In a turnaround, the announced benchmark revision was restated so as to be to the upside by 345,000, thanks to the inclusion of 469,000 in employment that previously had not been counted as part of the nonfarm payroll survey. Aside from excluding agricultural employment, the payroll survey had excluded those on household payrolls. Now 469,000 of the household payrolls have been moved into the payroll survey, into the education and healthcare industries, and there is no indication that the BLS plans to restate prior history so as to have a consistent historical series.
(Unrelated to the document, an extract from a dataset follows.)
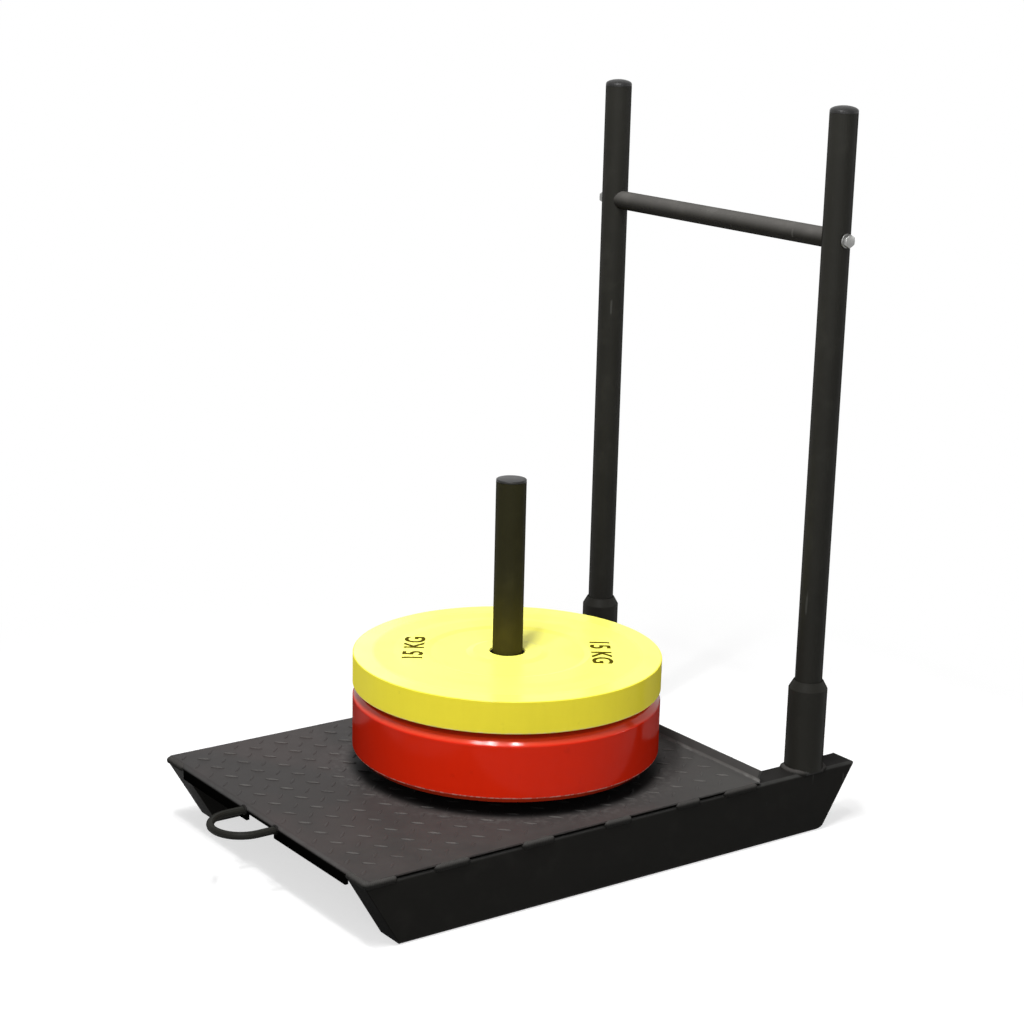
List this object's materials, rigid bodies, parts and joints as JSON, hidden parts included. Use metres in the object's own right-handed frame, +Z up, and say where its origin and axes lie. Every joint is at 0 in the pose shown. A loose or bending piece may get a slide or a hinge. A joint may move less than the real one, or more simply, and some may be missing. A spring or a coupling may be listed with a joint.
{
  "type": "weight sled",
  "caption": "Push and pull weight sled: box-section runners under a bent tread-plate deck, a weight post with rubber plates, a tow ring and a lift-out push frame.",
  "frame": {"origin": "on the floor, under the middle of the overall length and width", "axes": "+Z up; -Y is the front with the tow ring and the direction of a push; +X is the left side of a user who pushes from the back"},
  "size_m": [0.556, 0.937, 1.0578],
  "materials": {
    "deck_coat": "satin black powder coat, worn",
    "runner_coat": "satin black powder coat",
    "tube_coat": "fine-textured satin black powder coat",
    "cap_plastic": "satin",
    "zinc": "bright zinc plate",
    "hub_steel": "dark machined steel",
    "red_rubber": "satin",
    "yellow_rubber": "satin"
  },
  "bodies": {
    "sled": {"left_runner": "runner_coat", "right_runner": "runner_coat", "left_runner_front_plate": "runner_coat", "right_runner_front_plate": "runner_coat", "left_runner_rear_plate": "runner_coat", "right_runner_rear_plate": "runner_coat", "deck_plate": "deck_coat", "tow_ring": "runner_coat", "left_socket": "tube_coat", "right_socket": "tube_coat", "weight_post_flange": "tube_coat", "weight_post": "tube_coat", "weight_post_cap": "cap_plastic"},
    "push_frame": {"left_upright": "tube_coat", "right_upright": "tube_coat", "left_upright_cap": "cap_plastic", "right_upright_cap": "cap_plastic", "crossbar": "tube_coat", "crossbar_left_insert": "zinc", "crossbar_right_insert": "zinc", "left_washer": "zinc", "right_washer": "zinc", "left_bolt": "zinc", "right_bolt": "zinc"},
    "lower_weight_plate": {"lower_plate": "red_rubber", "lower_plate_hub": "hub_steel"},
    "upper_weight_plate": {"upper_plate": "yellow_rubber", "upper_plate_hub": "hub_steel"}
  },
  "joints": [
    {"name": "push_frame_lift", "type": "slide", "parent": "sled", "child": "push_frame", "axis": [0, 0, 1], "range_m": [0, 0.16]},
    {"name": "lower_plate_lift", "type": "slide", "parent": "sled", "child": "lower_weight_plate", "axis": [0, 0, 1], "range_m": [0, 0.43]},
    {"name": "upper_plate_lift", "type": "slide", "parent": "lower_weight_plate", "child": "upper_weight_plate", "axis": [0, 0, 1], "range_m": [0, 0.32]}
  ]
}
Further, this is an area that is not surveyed easily by the BLS on a monthly basis, so it becomes a new fudge-factor for re-jiggering the headline payroll numbers. As announced by the BLS:
“Each year, [payroll] employment estimates from the Current Employment Statistics (CES) survey are benchmarked to comprehensive counts of employment for the month of March. These counts are derived from State Unemployment Insurance (UI) tax records that nearly all employers are required to file. For National CES employment series, the annual benchmark revisions over the last 10 years have averaged plus or minus three-tenths of one percent of Total nonfarm employment. The preliminary estimate of the benchmark revision indicates an upward adjustment to March 2013 Total nonfarm employment of 345,000 (0.3 percent). This revision is impacted by a large non-economic code change [made by the BLS] in the Quarterly Census of Employment and Wages (QCEW) that moves approximately 469,000 in employment from Private households, which is out-of-scope for CES, to the Education and health care services industry, which is in scope. After accounting for this movement, the estimate of the revision to the over-the-year change in CES from March 2012 to March 2013 is a downward revision of 124,000.”